Proof. We argue by contradiction: as $f_n \leq M$ on $D_5$, if there were a sequence of points $x_n \in D_2$ with $f_n(x_n) \leq -C_n M_n \to \infty$, then $f_n \to -\infty$ on $D_2$. But this is impossible because $f_n$ converges a.e. in $D_2$.

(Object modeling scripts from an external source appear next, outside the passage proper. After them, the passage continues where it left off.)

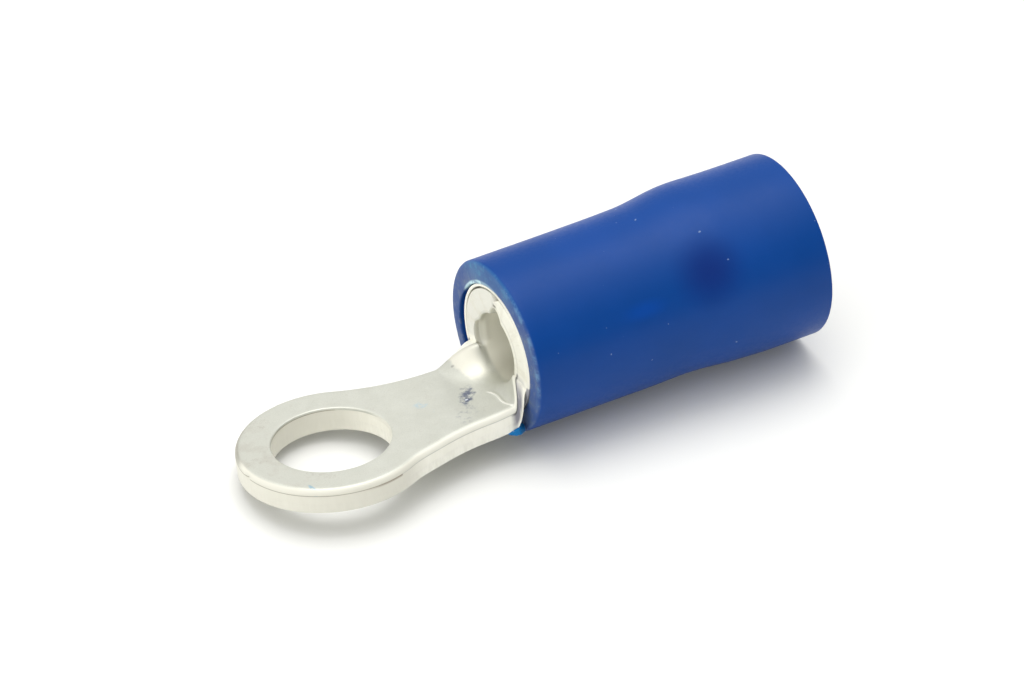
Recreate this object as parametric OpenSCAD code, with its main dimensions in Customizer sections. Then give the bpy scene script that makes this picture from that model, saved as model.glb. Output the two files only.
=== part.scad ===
// Insulated crimp ring terminal with a support sleeve.
// The origin is the stud hole's centre on the tongue's underside. +X runs along the barrel
// to the wire entry, +Y is the terminal's left side and +Z points up through the stud hole.

/* [Ring] */
// Diameter of the stud hole
stud_hole_d = 3.7; // [3:0.1:4.2]
// Width across the ring
ring_w = 5.9; // [5.6:0.1:7]
// Thickness of the copper sheet
sheet_t = 0.8; // [0.6:0.05:0.9]
// Radius that the punch rolls along the upper edges of the outline
edge_roll = 0.18; // [0.08:0.02:0.24]
// Radius that the punch rolls along the upper edge of the stud hole
hole_roll = 0.18; // [0.14:0.02:0.24]

/* [Neck] */
// Width of the neck
neck_w = 3.6; // [3:0.1:4]
// Straight length of the neck ahead of the barrel
neck_l = 1.2; // [0.8:0.1:1.6]
// Length over which the left side of the neck curls up to the barrel
curl_left_l = 1.3; // [0.9:0.1:1.5]
// Length over which the right side of the neck curls up to the barrel
curl_right_l = 0.45; // [0.3:0.05:1.2]

/* [Barrel] */
// Distance from the stud hole's centre to the barrel's mouth
barrel_start = 5.8; // [5.4:0.1:7]
// Bore of the barrel, which takes the bare strands
barrel_bore_d = 2.2; // [1.8:0.1:2.6]
// Length of the barrel
barrel_l = 5; // [4:0.1:5.5]
// Distance that the barrel is rolled to the right of the ring's centre line
barrel_offset = 0.1; // [0:0.02:0.2]
// Height of the barrel's underside over the tongue's underside
barrel_rise = 0.09; // [0:0.01:0.3]
// Gap between the butted edges of the seam
seam_gap = 0.04; // [0.02:0.01:0.1]
// Angle from the top of the barrel to the seam, towards the right side
seam_turn = 10; // [0:1:20]
// Depth of the outer groove where the two edges butt
seam_groove = 0.14; // [0.06:0.02:0.2]
// Depth at the mouth of the inner bevel on the two corners at the seam
corner_bevel = 0.56; // [0.2:0.02:0.6]
// Length along the barrel over which that inner bevel runs out
corner_bevel_l = 0.6; // [0.3:0.05:1]

/* [Support sleeve] */
// Wall of the support sleeve
support_wall = 0.12; // [0.08:0.01:0.2]
// Clearance all round between the barrel and the support sleeve
support_fit = 0.03; // [0.02:0.01:0.06]
// Distance from the support sleeve's rear end to the insulating sleeve's rear end
support_inset = 1; // [0.5:0.1:2]

/* [Insulating sleeve] */
// Length of the insulating sleeve
sleeve_l = 10.3; // [9:0.1:12]
// Wall of the insulating sleeve
sleeve_wall = 0.62; // [0.4:0.02:0.9]
// Clearance all round between the support sleeve and the insulating sleeve
sleeve_play = 0.1; // [0.04:0.01:0.15]
// Distance from the sleeve's front to the start of its flare
flare_start = 5.2; // [3.5:0.1:5.5]
// Length of the flare
flare_l = 2.2; // [1.5:0.1:2.4]
// Growth of the radius over the flare
flare_h = 0.16; // [0.1:0.02:0.3]
// Further growth of the outer radius from the flare to the rear end
rear_taper = 0.03; // [0:0.01:0.1]
// Rounding of the insulating sleeve's ends
sleeve_edge = 0.12; // [0.05:0.01:0.2]

/* [Hidden] */

// The barrel is rolled from the same sheet as the tongue.
bore_r = barrel_bore_d / 2;
barrel_r = bore_r + sheet_t;
roll_r = bore_r + sheet_t / 2;
axis_z = barrel_rise + barrel_r;

// The sleeves are sized from the barrel outwards.
support_in_r = barrel_r + support_fit;
support_out_r = support_in_r + support_wall;
sleeve_in_r = support_out_r + sleeve_play;
sleeve_out_r = sleeve_in_r + sleeve_wall;

// The loose sleeve is pushed over to the left until it nearly touches the support sleeve.
touch_gap = 0.04;
sleeve_shift = sleeve_play - touch_gap;

// The waist is an arc that is tangent to the ring and to the neck.
ring_r = ring_w / 2;
neck_half = neck_w / 2;
waist_x = barrel_start - neck_l;
waist_r = (waist_x * waist_x / (ring_r - neck_half) - ring_r - neck_half) / 2;
waist_turn = atan2(neck_half + waist_r, waist_x);

// The rolled neck runs this far into the barrel's wall, and stays this far under its faces.
neck_lap = 0.15;
lap_step = 0.01;

// Steps of the curves
ring_steps = 26;
waist_steps = 8;
neck_steps = 16;
edge_steps = 3;
columns = 16;
flare_steps = 10;
rows = ring_steps + waist_steps + neck_steps + 1;
levels = edge_steps + 1;

// A ramp from 0 to 1 that starts and ends level
function ramp(u) = let (c = min(1, max(0, u))) c * c * (3 - 2 * c);

// A point of the blank's left edge, drawn in by inset. Row 0 is the ring's tip.
function edge_point(row, inset) =
    row <= ring_steps ? ring_point(row / ring_steps, inset)
    : row <= ring_steps + waist_steps ? waist_point((row - ring_steps) / waist_steps, inset)
    : neck_point((row - ring_steps - waist_steps) / neck_steps, inset);

function ring_point(u, inset) =
    let (turn = 180 - (180 - waist_turn) * u)
    (ring_r - inset) * [cos(turn), sin(turn)];

function waist_point(u, inset) =
    let (turn = 180 + waist_turn + (90 - waist_turn) * u)
    [waist_x, neck_half + waist_r] + (waist_r + inset) * [cos(turn), sin(turn)];

function neck_point(u, inset) =
    [u > 1 ? barrel_start + neck_lap : waist_x + neck_l * u, neck_half - inset];

// Height and inset of each level of the blank's edge, from its underside to its top
function level_height(level) =
    level == 0 ? 0 : sheet_t - edge_roll * (1 - sin(90 * (level - 1) / edge_steps));

function level_inset(level) =
    level == 0 ? 0 : edge_roll * (1 - cos(90 * (level - 1) / edge_steps));

// Share of the barrel's curvature that the sheet has reached, on one side of the middle
function curl(x, length) = ramp((x - barrel_start + length) / length);

// Rolls a point of the flat blank: x along it, across its width, height through the sheet.
// The line that stays at the bottom of the barrel lies to the right of the blank's middle.
function rolled(x, across, height) =
    let (from_line = across + barrel_offset)
    let (share = curl(x, from_line < 0 ? curl_right_l : curl_left_l))
    let (bend = max(share, 0.0001) / roll_r)
    let (turn = from_line * bend * 180 / PI)
    let (thin = 1 - share * 2 * lap_step / sheet_t)
    let (depth = (height - sheet_t / 2) * thin)
    let (lift = barrel_rise * curl(x, curl_left_l))
    [x,
     sin(turn) / bend - depth * sin(turn) - barrel_offset,
     sheet_t / 2 + lift + (1 - cos(turn)) / bend + depth * cos(turn)];

// One row of the blank as a closed loop: underside, left edge, top and right edge
function row_loop(row) =
    let (low = edge_point(row, 0))
    let (high = edge_point(row, edge_roll))
    concat(
        [for (c = [0:columns]) rolled(low[0], low[1] * (2 * c / columns - 1), 0)],
        [for (l = [1:levels - 1]) edge_at(row, l, 1)],
        [for (c = [columns:-1:0]) rolled(high[0], high[1] * (2 * c / columns - 1), sheet_t)],
        [for (l = [levels - 1:-1:1]) edge_at(row, l, -1)]
    );

function edge_at(row, level, side) =
    let (p = edge_point(row, level_inset(level)))
    rolled(p[0], side * p[1], level_height(level));

loop_size = 2 * (columns + 1) + 2 * (levels - 1);

// The ring's tip is a single point at each level, so its row is one upright line.
tip_line = [for (l = [0:levels]) edge_at(0, l, 1)];

// Positions in a loop: underside, left edge from the underside up, and right edge likewise
function under_at(c) = c;
function left_at(level) = columns + level;
function top_at(c) = columns + levels + columns - c;
function right_at(level) = level == 0 ? 0 : loop_size - level;

// Two triangles on four corners
function quad(a, b, c, d) = [[a, b, c], [a, c, d]];

function flat(lists) = [for (list = lists) each list];

// The sheet metal of the ring, tongue and neck, before the stud hole is punched
module rolled_sheet() {
    points = concat(tip_line, flat([for (row = [1:rows]) row_loop(row)]));
    first = levels + 1;
    last = first + (rows - 1) * loop_size;
    sides = [
        for (row = [0:rows - 2], i = [0:loop_size - 1])
        let (a = first + row * loop_size, j = (i + 1) % loop_size)
        each quad(a + i, a + i + loop_size, a + j + loop_size, a + j)
    ];
    tip_edges = [
        for (l = [0:levels - 1])
        each concat(
            quad(l, first + left_at(l), first + left_at(l + 1), l + 1),
            quad(l, l + 1, first + right_at(l + 1), first + right_at(l))
        )
    ];
    tip_faces = [
        for (c = [0:columns - 1])
        each [
            [0, first + under_at(c), first + under_at(c + 1)],
            [levels, first + top_at(c + 1), first + top_at(c)]
        ]
    ];
    end_face = [
        for (c = [0:columns - 1])
        each quad(last + under_at(c), last + top_at(c), last + top_at(c + 1), last + under_at(c + 1))
    ];
    end_edges = [
        for (l = [0:levels - 2])
        each [
            [last + left_at(0), last + left_at(l + 2), last + left_at(l + 1)],
            [last + right_at(0), last + right_at(l + 1), last + right_at(l + 2)]
        ]
    ];
    polyhedron(points, concat(sides, tip_edges, tip_faces, end_face, end_edges));
}

// Takes the stud hole and its rolled lip out of the sheet. The start of the round is turned
// away from the sheet's middle line, where the rolled sheet has an edge of its own.
module stud_hole() {
    lip_r = stud_hole_d / 2 + hole_roll;
    start_turn = 37;
    rotate([0, 0, start_turn]) {
        translate([0, 0, -sheet_t]) cylinder(d = stud_hole_d, h = 3 * sheet_t, $fn = 96);
        rotate_extrude($fn = 96)
            polygon(concat(
                [for (i = [0:edge_steps])
                    let (turn = 180 - 90 * i / edge_steps)
                    [lip_r + hole_roll * cos(turn), sheet_t - hole_roll * (1 - sin(turn))]],
                [[lip_r, 2 * sheet_t], [0, 2 * sheet_t], [0, sheet_t - hole_roll]]
            ));
    }
}

// Puts what is drawn along +X from the barrel's mouth in its place
module at_barrel() {
    translate([barrel_start, -barrel_offset, axis_z]) children();
}

// A groove tool with a right-angled edge along X that points down or, when turned over, up
module v_tool(length, turned) {
    rotate([turned ? 225 : 45, 0, 0]) cube([length, barrel_r, barrel_r]);
}

// The tube that the sheet is rolled into, with its two edges butted at the seam
module barrel() {
    past = 1;
    bevel_slope = atan(corner_bevel / corner_bevel_l);
    bevel_run = norm([corner_bevel, corner_bevel_l]);
    at_barrel() rotate([seam_turn, 0, 0]) difference() {
        rotate([0, 90, 0]) cylinder(r = barrel_r, h = barrel_l, $fn = 96);
        translate([-past, 0, 0]) rotate([0, 90, 0])
            cylinder(d = barrel_bore_d, h = barrel_l + 2 * past, $fn = 96);
        translate([-past, -seam_gap / 2, 0]) cube([barrel_l + 2 * past, seam_gap, barrel_r + past]);
        translate([-past, 0, barrel_r - seam_groove]) v_tool(barrel_l + 2 * past, false);
        translate([0, 0, bore_r + corner_bevel]) rotate([0, bevel_slope, 0])
            translate([-past, 0, 0]) v_tool(past + bevel_run, true);
    }
}

// The terminal is one piece of tinned copper: ring, tongue, neck and barrel.
module terminal() {
    color("#d6d3c8") {
        difference() {
            rolled_sheet();
            stud_hole();
        }
        barrel();
    }
}

// Growth of both sleeves at a distance from their front
function flare_at(x) = flare_h * ramp((x - flare_start) / flare_l);

// Points [radius, distance] along a sleeve's flared wall, between its front and its rear
function flared_wall(radius, front, rear) = concat(
    [[radius, front]],
    [for (i = [0:flare_steps])
        let (x = flare_start + flare_l * i / flare_steps) [radius + flare_at(x), x]],
    [[radius + flare_h, rear]]
);

function reversed(list) = [for (i = [len(list) - 1:-1:0]) list[i]];

// Revolves a wall's outline round the barrel's axis, from the barrel's mouth on
module round_barrel(outline) {
    at_barrel() rotate([0, 90, 0]) rotate_extrude($fn = 128) polygon(outline);
}

// The support sleeve is a thin tinned tube that flares with the plastic at the rear.
module support_sleeve() {
    rear = sleeve_l - support_inset;
    color("#cfccc2")
        round_barrel(concat(
            flared_wall(support_out_r, 0, rear),
            reversed(flared_wall(support_in_r, 0, rear))
        ));
}

// The insulating sleeve is a blue plastic tube with a wider rear end for the insulated wire.
module insulating_sleeve() {
    rear_r = sleeve_out_r + flare_h + rear_taper;
    front_edge = [
        for (i = [0:edge_steps])
        let (turn = 90 * i / edge_steps)
        [sleeve_out_r - sleeve_edge * (1 - sin(turn)), sleeve_edge * (1 - cos(turn))]
    ];
    rear_edge = [
        for (i = [0:edge_steps])
        let (turn = 90 * i / edge_steps)
        [rear_r - sleeve_edge * (1 - cos(turn)), sleeve_l - sleeve_edge * (1 - sin(turn))]
    ];
    outer_flare = [
        for (i = [0:flare_steps])
        let (x = flare_start + flare_l * i / flare_steps)
        [sleeve_out_r + flare_at(x), x]
    ];
    color("#2150aa")
        translate([0, sleeve_shift, 0])
            round_barrel(concat(
                front_edge,
                outer_flare,
                rear_edge,
                reversed(flared_wall(sleeve_in_r, 0, sleeve_l))
            ));
}

terminal();
support_sleeve();
insulating_sleeve();
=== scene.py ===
import math

import bmesh
import bpy
from mathutils import Matrix, Vector, noise


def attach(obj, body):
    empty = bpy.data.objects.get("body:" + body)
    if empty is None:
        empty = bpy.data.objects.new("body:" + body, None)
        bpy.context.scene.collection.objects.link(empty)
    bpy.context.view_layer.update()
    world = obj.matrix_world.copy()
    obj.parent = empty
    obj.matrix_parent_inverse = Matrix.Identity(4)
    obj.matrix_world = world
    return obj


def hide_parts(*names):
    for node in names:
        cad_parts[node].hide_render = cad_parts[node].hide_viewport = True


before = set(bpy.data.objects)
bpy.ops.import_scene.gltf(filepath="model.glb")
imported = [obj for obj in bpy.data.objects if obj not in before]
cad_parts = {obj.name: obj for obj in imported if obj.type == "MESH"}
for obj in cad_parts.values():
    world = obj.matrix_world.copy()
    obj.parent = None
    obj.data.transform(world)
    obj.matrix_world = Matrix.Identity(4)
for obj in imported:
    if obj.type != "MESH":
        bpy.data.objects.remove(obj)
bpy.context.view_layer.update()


# ---- Room and camera ---------------------------------------------------------------------------
# The terminal lies loose on a white table, on the front rim and the flare of its sleeve, and leans
# a little to its left, so that the ring hangs clear of the table. The camera stands level and looks
# down at the terminal from its right and from behind the ring's tip.

mm = 0.001
room_up = Vector((0.0257, -0.1316, 1)).normalized()

camera_back = Vector((-0.3792, -0.7745, 0.5063)).normalized()
camera_right = room_up.cross(camera_back).normalized()
camera_aim = Vector((6.653, 0.502, 1.610)) * mm
camera_distance = 208.15 * mm


def facing(back, right, place):
    """The placement of a camera or lamp at a place, with its own Z and X directions given."""
    turned = Matrix((right, back.cross(right), back)).transposed().to_4x4()
    return Matrix.Translation(place) @ turned


camera = bpy.data.objects.new("camera", bpy.data.cameras.new("camera"))
camera.data.lens = 238.39
camera.data.sensor_width = 36
camera.data.clip_start = 10 * mm
camera.matrix_world = facing(camera_back, camera_right, camera_aim + camera_back * camera_distance)
bpy.context.scene.collection.objects.link(camera)
bpy.context.scene.camera = camera
bpy.context.scene.view_settings.view_transform = "Standard"

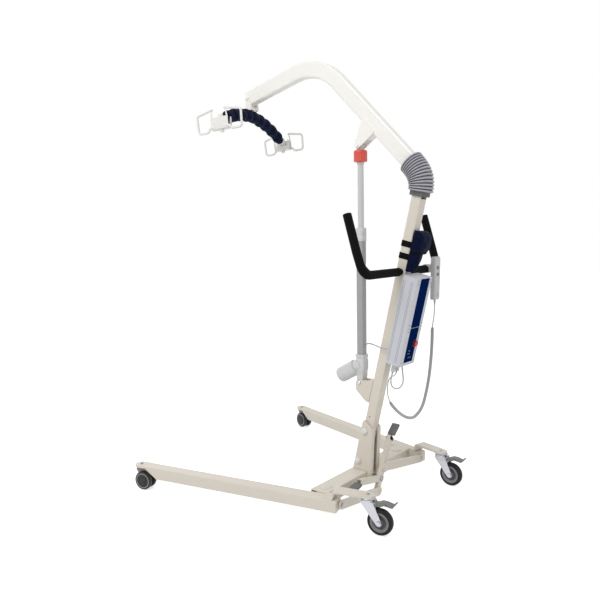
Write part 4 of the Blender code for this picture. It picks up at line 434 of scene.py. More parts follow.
# %% Floor
FLOOR_HALF, FLOOR_DROP, FLOOR_GLOW = 14.0, 0.0005, 0.62
floor_mesh = bpy.data.meshes.new("floor")
floor_mesh.from_pydata([(x * FLOOR_HALF, y * FLOOR_HALF, -FLOOR_DROP)
                        for x, y in ((-1, -1), (1, -1), (1, 1), (-1, 1))], [], [(0, 1, 2, 3)])
floor = bpy.data.objects.new("floor", floor_mesh)
scene.collection.objects.link(floor)
floor_finish = Finish("floor_white", (0.86, 0.86, 0.86), 0.9)
floor_finish.set("Base Color", floor_finish.mix(floor_finish.noise(0.6, 1.0), (0.87, 0.87, 0.87, 1.0),
                                                (0.85, 0.85, 0.85, 1.0)))
floor_finish.set("Emission Color", (1.0, 1.0, 1.0, 1.0))
seen_rays = floor_finish.node("ShaderNodeLightPath", output="Is Camera Ray")
mirrored_rays = floor_finish.node("ShaderNodeLightPath", output="Is Glossy Ray")
floor_finish.set("Emission Strength", (seen_rays + mirrored_rays) * FLOOR_GLOW)
floor_mesh.materials.append(floor_finish.material)

# %% [markdown]
# A few helpers make nearly all meshes. A loft joins outlines into a skin and writes a UV map in metres, so that
# cloth patterns keep their size. Turned shapes, hoops, wires and sleeves are lofts too: only their outlines
# differ. Marks are thin plates that stand just proud of a face.

# %% Mesh helpers
CLEARANCE, MARK_SINK = 0.0003, 0.0002


def add_piece(name, mesh, material, body, angle=38.0):
    mesh.materials.clear()
    mesh.materials.append(material)
    mesh.shade_smooth()
    mesh.set_sharp_from_angle(angle=math.radians(angle))
    piece = bpy.data.objects.new(name, mesh)
    scene.collection.objects.link(piece)
    if body:
        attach(piece, body)
    return piece


def loft_mesh(name, rings, closed=True, round_again=False):
    """Skin over outlines of equal length. Closed outlines are capped, unless the rings meet again."""
    mesh = bpy.data.meshes.new(name)
    work = bmesh.new()
    cloth = work.loops.layers.uv.new("cloth")
    grid = [[work.verts.new(p) for p in ring] for ring in rings]
    across = [0.0]
    widest = max(rings, key=lambda ring: sum((b - a).length for a, b in zip(ring, ring[1:])))
    for a, b in zip(widest, widest[1:] + widest[:1]):
        across.append(across[-1] + (b - a).length)
    along = [0.0]
    for a, b in zip(rings, rings[1:] + rings[:1]):
        step = sum((q - p).length for p, q in zip(a, b)) / len(a)
        along.append(along[-1] + step)
    rows = len(rings) if round_again else len(rings) - 1
    columns = len(rings[0]) if closed else len(rings[0]) - 1
    for i in range(rows):
        for j in range(columns):
            i2, j2 = (i + 1) % len(rings), (j + 1) % len(rings[0])
            face = work.faces.new((grid[i][j], grid[i][j2], grid[i2][j2], grid[i2][j]))
            for loop, (a, b) in zip(face.loops, ((i, j), (i, j + 1), (i + 1, j + 1), (i + 1, j))):
                loop[cloth].uv = (across[b], along[a])
    if closed and not round_again:
        work.faces.new(grid[0][::-1])
        work.faces.new(grid[-1])
    bmesh.ops.remove_doubles(work, verts=work.verts, dist=1e-7)
    bmesh.ops.recalc_face_normals(work, faces=work.faces)
    work.to_mesh(mesh)
    work.free()
    return mesh


def oval(wide, tall, steps):
    return [(wide * math.cos(a), tall * math.sin(a)) for a in (2 * math.pi * k / steps for k in range(steps))]


def circle(radius, steps):
    return oval(radius, radius, steps)


def rounded_square(width, height, radius, steps=5, centre=(0.0, 0.0)):
    outline = []
    for quarter, (sx, sy) in enumerate(((1, 1), (-1, 1), (-1, -1), (1, -1))):
        for k in range(steps + 1):
            angle = math.pi / 2 * (quarter + k / steps)
            outline.append((centre[0] + sx * (width / 2 - radius) + radius * math.cos(angle),
                            centre[1] + sy * (height / 2 - radius) + radius * math.sin(angle)))
    return outline


def spun(profile, place, steps):
    """A profile of (radius, height) points, carried round the Z axis of the matrix place."""
    return [[place @ Vector((u, v, h)) for u, v in circle(r, steps)] for r, h in profile]


def turned_mesh(name, profile, place, steps=48):
    """A turned solid. Where its profile meets the axis it keeps a very small radius."""
    return loft_mesh(name, spun([(max(r, 1e-5), h) for r, h in profile], place, steps))


def hoop_mesh(name, profile, place, steps):
    """A turned hoop, whose profile closes on itself and never meets the axis."""
    return loft_mesh(name, spun(profile, place, steps), round_again=True)


def sections_along(path, outline, side):
    """Outlines square to a path. The outline is a list of points, or a function of the ring's number."""
    rings = []
    for k, here in enumerate(path):
        ahead = (path[min(k + 1, len(path) - 1)] - path[max(k - 1, 0)]).normalized()
        up = ahead.cross(side).normalized()
        across = up.cross(ahead).normalized()
        rings.append([here + across * u + up * v for u, v in (outline(k) if callable(outline) else outline)])
    return rings


def arc_path(points, radius, steps=8):
    """A polyline with each inner corner rounded."""
    path = [points[0]]
    for before, corner, after in zip(points, points[1:], points[2:]):
        back, ahead = (before - corner).normalized(), (after - corner).normalized()
        half = back.angle(ahead) / 2
        reach = min(radius / math.tan(half), 0.45 * (before - corner).length, 0.45 * (after - corner).length)
        bend = reach * math.tan(half)
        centre = corner + (back + ahead).normalized() * (bend / math.sin(half))
        start, end = corner + back * reach - centre, corner + ahead * reach - centre
        total = start.angle(end)
        for k in range(steps + 1):
            share = k / steps
            swing = start * math.sin((1 - share) * total) + end * math.sin(share * total)
            path.append(centre + swing / math.sin(total))
    path.append(points[-1])
    return path


def joined(name, parts, material, body, angle=38.0):
    """Several closed meshes kept as one piece."""
    work = bmesh.new()
    for part in parts:
        work.from_mesh(part)
        bpy.data.meshes.remove(part)
    mesh = bpy.data.meshes.new(name)
    work.to_mesh(mesh)
    work.free()
    return add_piece(name, mesh, material, body, angle)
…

Take thus some fixed $C > 0$, some sequence $C_n \to +\infty$, and two sequences of points $x_n,y_n \in D_2$ so that $f_n(x_n) = -C_n M$ but $f_n(y_n) \geq -CM.$
Let $v_n = y_n - x_n / \lvert y_n - x_n \rvert$. Along the line $\mathbf{L}_{x_n,v_n}$,
\begin{align}
f(x_n + t v_n)
&\geq f(x_n) + t(f(y_n) - f(x_n))/\lvert y_n - x_n \rvert \\
&\geq -C_n M + t(-CM + C_n M)/\lvert y_n - x_n \rvert \\
&\geq MC_n(-1 + t(1 - C/C_n)/\lvert y_n - x_n \rvert)
\end{align}
for all $t > \lvert y_n - x_n \rvert$. We may assume that $C_n/100 > C \geq 1$ say; therefore if $t \in [2 + \lvert y_n - x_n \rvert, 3 + \lvert y_n - x_n \rvert]$ then
\begin{equation}
f(x_n + t v_n)
\geq MC_n(-1 + 2 (1 - C/C_n)) \geq 99M.
\end{equation}
But for this range of $t$, $x_n + t v_n \in D_5$, where $f_n \leq M$; this is absurd. $\blacksquare$
Claim 3. The $f_n$ are $2CM$-Lipschitz in $D_1$.
Proof.
We argue again by contradiction. Let $x_n,y_n \in D_1$ be two sequences of points along which $f_n(y_n) \geq f_n(x_n)$ and $f_n(y_n) - f_n(x_n) > 2CM \lvert y_n - x_n \rvert$. Let $v_n$ be the unit vector from $x_n$ to $y_n$. Along the line $\mathbf{L}_{x_n,v_n}$,
\begin{equation}
f_n(x_n + tv_n) > f_n(x_n) + 2tCM \geq CM
\end{equation}
for all $t \in [1 + \lvert y_n - x_n \rvert,2+\lvert y_n - x_n \rvert]$. This is absurd because $x_n + t v_n \in D_5$ for this range of $t$, where $f_n \leq M$. $\blacksquare$
A: This is trickier than it seems. It is easy to see that the limit $f$ satisfies Jensen's inequality a.e., a property sometimes known as almost convexity. In the univariate case, $f$ being almost convex is known to imply that it is equal to some convex function $F$ a.e. (see for example Parnami and Vasudeva On the Stability of Almost Convex Functions). In dimension greater than 1, it is unclear that this is true without extra assumptions. Maybe the following paper could be helpful: La Torre and Rocca, Almost everywhere convex functions on Rn and weak derivatives.